Thursday, January 29, 2009

Trip wires.

So I had this friend in high school whose mother drove me up the wall. We would be all ready to leave her house - hair teased, tye-dye's side knotted - just grabbing our fab purses from the Limited. And just as we were about to slip out for a viewing of the Little Mermaid and dinner at Pizza Hut, or some other dorky, straight-as-an-arrow activity, Amy's mother, I remember her name was Barbara, would call out:

"Amy, did you fill up the Waggoneer with gas?"
"Amy, don't forget, you need to return those Reebok hikers tomorrow."
"Also, please take your brother's ski poles out to the garage."

And just as the question/answer/task period got excruciating, Barbara would call out, "Amy, come here a minute, I need to talk to you."

At which point, I would wait at the front door, peer at myself in the mirror in the hall, and contemplate how inferior my clothes, and general being were, to Amy's. My obsession with my lack of cash relative to my peers has happily followed me through life. Back then, I wore Amy's dress to homecoming. Not the new purple ribbed and double-vested one that she had purchased especially for the occasion, of course, but some utterly unflattering dropped waist type like the one Chelsea Clinton later made famous as a pre-teen at the White House.

Eventually, we would make our escape, although I don't believe Amy ever considered the at-the-door exchange with her mother something to escape. That booby-trap feeling, like the hole in the woods covered with a precarious layer of sticks and leaves, that's bound to cause me a delay, is particularly my own. It's bloomed over the years into a proper pet peeve, and I find, especially with a spouse and children, that I am surrounded by such bear traps.

I knew when I first met Hub that he had some Barbara-like tendencies. Inevitably, during those first blissful days of dating, when we were are all buckled into the car, ready to head out to a sunny baseball game, and then to loll away the rest of the evening at a rooftop bar, Hub would jump out of the car several times to get his sunglasses, or his chapstick, or his little bag of meds that med-types must carry with them at all times. The process would burn me up.

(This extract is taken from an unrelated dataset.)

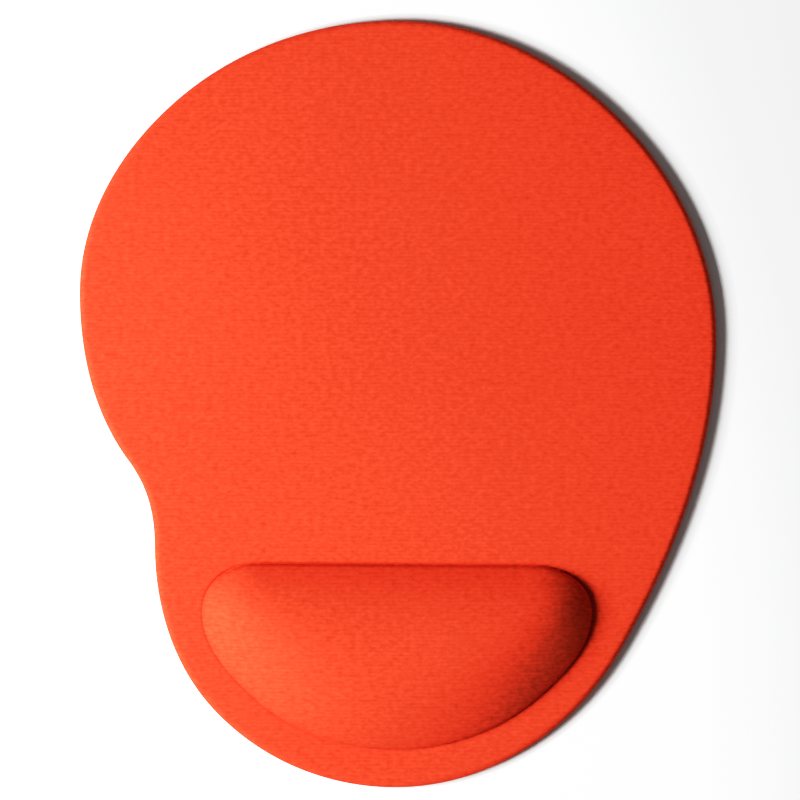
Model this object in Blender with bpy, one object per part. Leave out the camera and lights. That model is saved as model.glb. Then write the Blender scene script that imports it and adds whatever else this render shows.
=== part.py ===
"""Mouse pad with a raised wrist cushion, in metres, +Z up.

The cushion sits at the -Y end, where the wrist lies. The underside rests on z = 0.
From the desk up: grip sheet, adhesive, foam board, adhesives, foam cushion, and one
cloth that covers pad and cushion together and rolls down the rim.
"""

import math

import bmesh
import bpy
from mathutils import Vector, geometry

MM = 0.001

# Pad edge, counter-clockwise: x and y in mm, and the heading of the edge in degrees.
PAD_ANCHORS = (
    (95.5, 20.0, 90),
    (63.5, 88.5, 137),
    (0.0, 115.0, 180),
    (-66.5, 91.0, 221),
    (-95.5, 33.5, 270),
    (-80.5, -17.5, 307),
    (-73.0, -42.0, 270),
    (-54.5, -92.5, 314),
    (-1.0, -115.0, 0),
    (45.5, -98.5, 38),
    (67.0, -73.5, 60),
)

# Foot of the cushion, in the same form: straight towards the mouse, bowed towards the wrist.
CUSHION_ANCHORS = (
    (59.0, -62.5, 90),
    (41.0, -48.5, 180),
    (-43.0, -48.0, 180),
    (-59.5, -62.5, 270),
    (-43.5, -88.5, 318),
    (-1.0, -104.0, 0),
    (42.5, -88.5, 41),
)

PAD_POINTS = 120
CUSHION_POINTS = 72
CURVE_STEPS = 24

# Heights above the desk.
GRIP_TOP = 0.8 * MM
HEM_BOTTOM = 1.05 * MM
BASE_FILM_BOTTOM = 1.05 * MM
BOARD_BOTTOM = 1.45 * MM
BOARD_TOP = 2.65 * MM
TOP_FILM_BOTTOM = 2.9 * MM
CORE_BOTTOM = 3.3 * MM
PAD_TOP = 4.0 * MM
TOTAL_HEIGHT = 20.0 * MM

CLOTH_THICKNESS = 0.7 * MM
FILM_THICKNESS = 0.15 * MM
CLEARANCE = 0.3 * MM

# Rolled rim of the cloth, and the layers set back inside it.
RIM_RADIUS = 2.5 * MM
RIM_STEPS = 5
GRIP_INSET = 0.2 * MM
BOARD_INSET = CLOTH_THICKNESS + CLEARANCE
TOP_FILM_INSET = RIM_RADIUS + 0.2 * MM
PATCH_INSET = 2.0 * MM
CORE_INSET = 1.5 * MM
CORE_DROP = 1.2 * MM
FILM_OPENING_OUTSET = 0.5 * MM

# The cushion's crown narrows to a ridge that runs along X.
RIDGE_Y = -76.0 * MM
RIDGE_SHARE = 0.41
RIDGE_REACH = 0.92
DOME_STEPS = 9

# Its rise from the foot: with a step towards the mouse, as a slope elsewhere.
DOME_FULLNESS = 1.5
SLOPE_POWER = 0.95
STEP_POWER = 0.5
STEP_FACING = 0.2
SMALLEST_SIDE = 0.02 * MM


def clear_scene():
    for item in list(bpy.data.objects):
        bpy.data.objects.remove(item)


def material(name, colour, roughness):
    made = bpy.data.materials.new(name)
    made.use_nodes = True
    shader = made.node_tree.nodes["Principled BSDF"]
    shader.inputs["Base Color"].default_value = (*colour, 1.0)
    shader.inputs["Roughness"].default_value = roughness
    shader.inputs["Metallic"].default_value = 0.0
    return made


def add_object(name, bm, made):
    bmesh.ops.recalc_face_normals(bm, faces=bm.faces)
    mesh = bpy.data.meshes.new(name)
    bm.to_mesh(mesh)
    bm.free()
    mesh.materials.append(made)
    item = bpy.data.objects.new(name, mesh)
    bpy.context.scene.collection.objects.link(item)
    return item


def edge_curve(anchors):
    """Dense points along a closed smooth edge. Each stretch bends as evenly as an arc would."""
    points = []
    for start, end in zip(anchors, anchors[1:] + anchors[:1]):
        first = Vector((start[0], start[1], 0.0)) * MM
        last = Vector((end[0], end[1], 0.0)) * MM
        turn = math.radians((end[2] - start[2] + 180) % 360 - 180)
        handle = (last - first).length / (3 * math.cos(turn / 4) ** 2)
        leaving = Vector((math.cos(math.radians(start[2])), math.sin(math.radians(start[2])), 0.0))
        arriving = Vector((math.cos(math.radians(end[2])), math.sin(math.radians(end[2])), 0.0))
        stretch = geometry.interpolate_bezier(
            first, first + leaving * handle, last - arriving * handle, last, CURVE_STEPS
        )
        points += stretch[:-1]
    return points


def evenly_spaced(points, count):
    """The closed line through the points, as count points at equal distances along it."""
    lengths = [(b - a).length for a, b in zip(points, points[1:] + points[:1])]
    pitch = sum(lengths) / count
    spaced = []
    walked = 0.0
    for start, end, length in zip(points, points[1:] + points[:1], lengths):
        while len(spaced) < count and len(spaced) * pitch < walked + length:
            share = (len(spaced) * pitch - walked) / length
            spaced.append(start.lerp(end, share))
        walked += length
    return spaced


def inset(loop, distance):
    """The loop moved inwards by a distance, point by point."""
    moved = []
    for i, point in enumerate(loop):
        along = (loop[(i + 1) % len(loop)] - loop[i - 1]).normalized()
        inward = Vector((-along.y, along.x, 0.0))
        moved.append(point + inward * distance)
    return moved


def at_height(loop, height):
    return [Vector((point.x, point.y, height)) for point in loop]


def add_ring(bm, loop):
    return [bm.verts.new(point) for point in loop]


def join_rings(bm, lower, upper):
    for i in range(len(lower)):
        j = (i + 1) % len(lower)
        bm.faces.new((lower[i], lower[j], upper[j], upper[i]))


def loft(bm, loops):
    """Walls through the loops from first to last. Returns the first and the last ring."""
    rings = [add_ring(bm, loop) for loop in loops]
    for lower, upper in zip(rings, rings[1:]):
        join_rings(bm, lower, upper)
    return rings[0], rings[-1]


def ring_edges(bm, ring):
    pairs = [(ring[i - 1], ring[i]) for i in range(len(ring))]
    return [bm.edges.get(pair) or bm.edges.new(pair) for pair in pairs]


def fill_crown(bm, ring):
    """Closes the almost level ring at the cushion's ridge."""
    bmesh.ops.triangle_fill(bm, edges=ring_edges(bm, ring), use_beauty=True)


def rounded_rim(outline, foot, corner, height, width):
    """Loops from the foot straight up, then over a quarter-round corner."""
    loops = [at_height(outline, foot)]
    for step in range(RIM_STEPS + 1):
        angle = math.radians(90) * step / RIM_STEPS
        inward = width * (1 - math.cos(angle))
        loops.append(at_height(inset(outline, inward), corner + height * math.sin(angle)))
    return loops


def reach_of_line(along, side):
    """The pull of a straight line, from its nearest point to a point further along it."""
    return along / (2 * side**2 * (side**2 + along**2)) + math.atan(along / side) / (2 * side**3)


def distance_in(spot, outline):
    """Distance in from a closed outline: true near the edge, and level over the middle.

    Each piece of the outline pulls with the inverse fourth power of its distance.
    """
    pull = 0.0
    for start, end in zip(outline, outline[1:] + outline[:1]):
        piece = end - start
        along = piece.normalized()
        away = start - spot
        side = max(abs(away.cross(along).z), SMALLEST_SIDE)
        first = away.dot(along)
        pull += reach_of_line(first + piece.length, side) - reach_of_line(first, side)
    return (2 * pull / math.pi) ** (-1 / 3)


def rise_powers(foot):
    """How steeply each point of the foot rises, by how far it faces the mouse."""
    powers = []
    for i in range(len(foot)):
        along = (foot[(i + 1) % len(foot)] - foot[i - 1]).normalized()
        share = min(max((-along.x - STEP_FACING) / (1 - STEP_FACING), 0.0), 1.0)
        share = share * share * (3 - 2 * share)
        powers.append(SLOPE_POWER + (STEP_POWER - SLOPE_POWER) * share)
    return powers


def dome_loops(foot, bottom, height):
    """Loops from the cushion's foot up to its ridge."""
    powers = rise_powers(foot)
    full = distance_in(Vector((0.0, RIDGE_Y, 0.0)), foot)
    loops = [at_height(foot, bottom)]
    for step in range(1, DOME_STEPS + 1):
        inward = RIDGE_REACH * (1 - math.cos(math.radians(90) * step / DOME_STEPS))
        loop = []
        for point, power in zip(foot, powers):
            ridge = Vector((point.x * RIDGE_SHARE, RIDGE_Y, 0.0))
            spot = point.lerp(ridge, inward)
            share = min(distance_in(spot, foot) / full, 1.0)
            rise = height * (1 - (1 - share) ** DOME_FULLNESS) ** power
            loop.append(Vector((spot.x, spot.y, bottom + rise)))
        loops.append(loop)
    return loops


def flat_layer(name, outline, bottom, thickness, made):
    """A level sheet: one face over the outline, thickened upwards."""
    bm = bmesh.new()
    bm.faces.new(add_ring(bm, at_height(outline, bottom)))
    item = add_object(name, bm, made)
    thicken(item, thickness, 1.0)
    return item


def thicken(item, thickness, side):
    solidify = item.modifiers.new("Thickness", "SOLIDIFY")
    solidify.thickness = thickness
    solidify.offset = side
    solidify.use_even_offset = True


def smooth(item, angle):
    for face in item.data.polygons:
        face.use_smooth = True
    item.data.set_sharp_from_angle(angle=math.radians(angle))


def build_grip_sheet(pad):
    made = material("grip_rubber", (0.035, 0.036, 0.038), 0.75)
    return flat_layer("base_sheet", inset(pad, GRIP_INSET), 0.0, GRIP_TOP, made)


def build_base_film(pad):
    made = material("base_film", (0.62, 0.56, 0.40), 0.35)
    return flat_layer("base_adhesive_film", inset(pad, BOARD_INSET), BASE_FILM_BOTTOM, FILM_THICKNESS, made)


def build_board(pad):
    made = material("board_foam", (0.055, 0.055, 0.058), 0.9)
    outline = inset(pad, BOARD_INSET)
    corner = PAD_TOP - RIM_RADIUS
    bm = bmesh.new()
    loops = rounded_rim(outline, BOARD_BOTTOM, corner, BOARD_TOP - corner, RIM_RADIUS - BOARD_INSET)
    bottom, top = loft(bm, loops)
    bm.faces.new(bottom)
    bm.faces.new(top)
    item = add_object("pad_board", bm, made)
    smooth(item, 40)
    return item


def build_top_film(pad, cushion):
    """The film that holds the cloth to the board, open where the cushion stands."""
    made = material("top_film", (0.66, 0.60, 0.44), 0.35)
    bm = bmesh.new()
    outer = add_ring(bm, at_height(inset(pad, TOP_FILM_INSET), TOP_FILM_BOTTOM))
    opening = add_ring(bm, at_height(inset(cushion, -FILM_OPENING_OUTSET), TOP_FILM_BOTTOM))
    bmesh.ops.triangle_fill(bm, edges=ring_edges(bm, outer) + ring_edges(bm, opening), use_beauty=True)
    item = add_object("cover_adhesive_film", bm, made)
    thicken(item, FILM_THICKNESS, 1.0)
    return item


def build_cushion_patch(cushion):
    made = material("patch_film", (0.70, 0.63, 0.45), 0.35)
    return flat_layer("cushion_adhesive", inset(cushion, PATCH_INSET), TOP_FILM_BOTTOM, FILM_THICKNESS, made)


def build_cushion_core(cushion):
    made = material("cushion_foam", (0.82, 0.76, 0.58), 0.95)
    foot = inset(cushion, CORE_INSET)
    height = TOTAL_HEIGHT - CORE_DROP - PAD_TOP
    bm = bmesh.new()
    loops = [at_height(foot, CORE_BOTTOM)]
    loops += dome_loops(foot, PAD_TOP, height)
    bottom, crown = loft(bm, loops)
    bm.faces.new(bottom)
    fill_crown(bm, crown)
    item = add_object("cushion_core", bm, made)
    smooth(item, 50)
    return item


def build_cover(pad, cushion):
    """The cloth's outer face, from its hem up over the rim, the pad and the cushion."""
    made = material("cover_knit", (0.86, 0.055, 0.022), 0.8)
    corner = PAD_TOP - RIM_RADIUS
    bm = bmesh.new()
    _, shoulder = loft(bm, rounded_rim(pad, HEM_BOTTOM, corner, RIM_RADIUS, RIM_RADIUS))
    foot, crown = loft(bm, dome_loops(cushion, PAD_TOP, TOTAL_HEIGHT - PAD_TOP))
    fill_crown(bm, crown)
    bmesh.ops.triangle_fill(bm, edges=ring_edges(bm, shoulder) + ring_edges(bm, foot), use_beauty=True)
    item = add_object("fabric_cover", bm, made)
    smooth(item, 50)
    thicken(item, CLOTH_THICKNESS, -1.0)
    return item


def main():
    clear_scene()
    pad = evenly_spaced(edge_curve(PAD_ANCHORS), PAD_POINTS)
    cushion = evenly_spaced(edge_curve(CUSHION_ANCHORS), CUSHION_POINTS)
    build_grip_sheet(pad)
    build_base_film(pad)
    build_board(pad)
    build_top_film(pad, cushion)
    build_cushion_patch(cushion)
    build_cushion_core(cushion)
    build_cover(pad, cushion)


main()
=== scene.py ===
"""Looks of the cloth-covered mouse pad with a wrist cushion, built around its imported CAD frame.

Metres, +Z up, the same frame as the CAD: the cushion is at the -Y end and the desk is z = 0.
Outlines and heights come from the CAD nodes. One cloth covers pad and cushion.
"""

import math

import bmesh
import bpy
import numpy as np
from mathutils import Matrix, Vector, geometry, noise


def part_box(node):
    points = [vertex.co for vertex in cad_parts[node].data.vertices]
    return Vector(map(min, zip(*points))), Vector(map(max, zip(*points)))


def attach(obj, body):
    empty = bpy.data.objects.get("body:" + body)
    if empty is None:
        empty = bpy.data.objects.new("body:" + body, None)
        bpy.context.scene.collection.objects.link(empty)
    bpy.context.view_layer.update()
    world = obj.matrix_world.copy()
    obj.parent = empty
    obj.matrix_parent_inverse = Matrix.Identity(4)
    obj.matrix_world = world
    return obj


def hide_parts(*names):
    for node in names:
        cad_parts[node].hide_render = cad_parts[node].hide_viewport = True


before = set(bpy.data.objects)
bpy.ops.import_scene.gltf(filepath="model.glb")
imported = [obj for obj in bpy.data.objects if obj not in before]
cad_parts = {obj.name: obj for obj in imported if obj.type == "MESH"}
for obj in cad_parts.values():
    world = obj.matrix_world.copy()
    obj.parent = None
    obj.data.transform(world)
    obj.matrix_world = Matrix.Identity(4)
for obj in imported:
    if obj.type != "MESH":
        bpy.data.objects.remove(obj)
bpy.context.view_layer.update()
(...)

My children too, just like Barbara (and apparently Hub), seem to exist in my life to seek out things to keep me from what I want. Just when I settle in to check my little sites on the computer after a hearty lunch, a kid will scream from around the corner. Inevitably, someone has tripped on a hula hoop, hit their toe wrong when jumping off a bathroom stool, or reached the point of no return because they can't wrench a plastic train from behind the dresser. The process that ensues, when I have to get up, find the child, reprimand the offending object, console the kid, give a little kiss and pat, before finally returning to my rightful place at the kitchen table, is simply exhausting.

It also leads to resentment, hours of "kid shows" for my precious ones, and the urge to simply give up and stay in my pajamas all day. Like today. It's as if I'm still in that dropped waist dress of Amy's. Still resentful, and still wondering if I'm going anywhere anyway.

5 comments:

jeanette said...

Look at me commenting!! Actually, this articulates something I've never quite been able to put my finger on before. The minutiae (sp?) of daily life that can just leave you whacked at the end of the day. But I don't understand how people embrace it....

dearheart said...

J - You are so good to me! You make a really good point that's made me think - since our conversation about preschools - about what I'm really trying to achieve here.... Thank you, dearheart.

Harvard to Homemaker said...

at least you can be sure the drop waist dress will be back in style soon;0

Unknown said...

I'm with you, Kristina. Bryan and Chris share the Barbara tendency...although Bryan's is not that he needs to go back to get something, but that he just can't seem to make it to the door, period.
PS: I just watched Baby Mama and I almost peed my pants laughing at the Yeast Ball, mostly because I was picturing you and Chris.

dearheart said...

E - pleeease...say it isn't so!(:

J - It's sad, isn't it, these men we've picked. At least I've softened a bit lately and am now feeding him some meat!